Regulatory Frameworks Governing Freeboard and Draft

International Load Line Certificate

This certificate certifies compliance with minimum freeboard regulations based on calculations considering vessel size, type, intended trading areas (tropical or cold waters), seasonal variations, etc. The assigned load line marks indicate maximum permissible loading depths ensuring sufficient freeboards for safe operations.

SOLAS Convention

The Safety of Life at Sea treaty includes provisions regarding load lines and structural integrity tied directly to maintaining adequate drafts and freeboards during voyages — particularly in adverse weather conditions or emergencies.

Port State Control Inspections

Inspectors routinely check drafts against load lines marked on vessels during port calls. Exceeding maximum allowable drafts risks detention or penalties since it compromises safety margins derived from required minimum freeboards.

Conclusion

Freeboard and draft are two fundamental yet distinct measurements essential for maritime safety, operational efficiency, stability, and regulatory compliance. While draft measures how deep a vessel sits in water reflecting its loading condition—a critical factor for avoiding grounding—freeboard measures how high a vessel’s deck stands above waterline ensuring protection against flooding from waves. Both must be carefully monitored throughout voyages by crews while being thoughtfully considered in ship design by naval architects.

Understanding these concepts equips mariners to manage loading safely under varying sea conditions while enabling designers to build vessels that perform optimally without compromising crew safety or cargo integrity.

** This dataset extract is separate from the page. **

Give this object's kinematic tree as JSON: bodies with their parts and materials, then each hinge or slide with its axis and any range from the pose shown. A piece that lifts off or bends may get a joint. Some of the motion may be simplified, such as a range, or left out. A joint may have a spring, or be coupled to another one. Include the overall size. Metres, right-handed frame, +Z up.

With increasingly stringent international regulations focused on preventing maritime accidents caused by improper loading or insufficient reserve buoyancy, appreciating the difference between freeboard vs. draft remains vital knowledge within all segments of maritime industry professionals.

Whether you’re working in shipping operations, port management, naval architecture, or simply interested in marine engineering principles, grasping these definitions will deepen your insight into how ships safely navigate our oceans every day.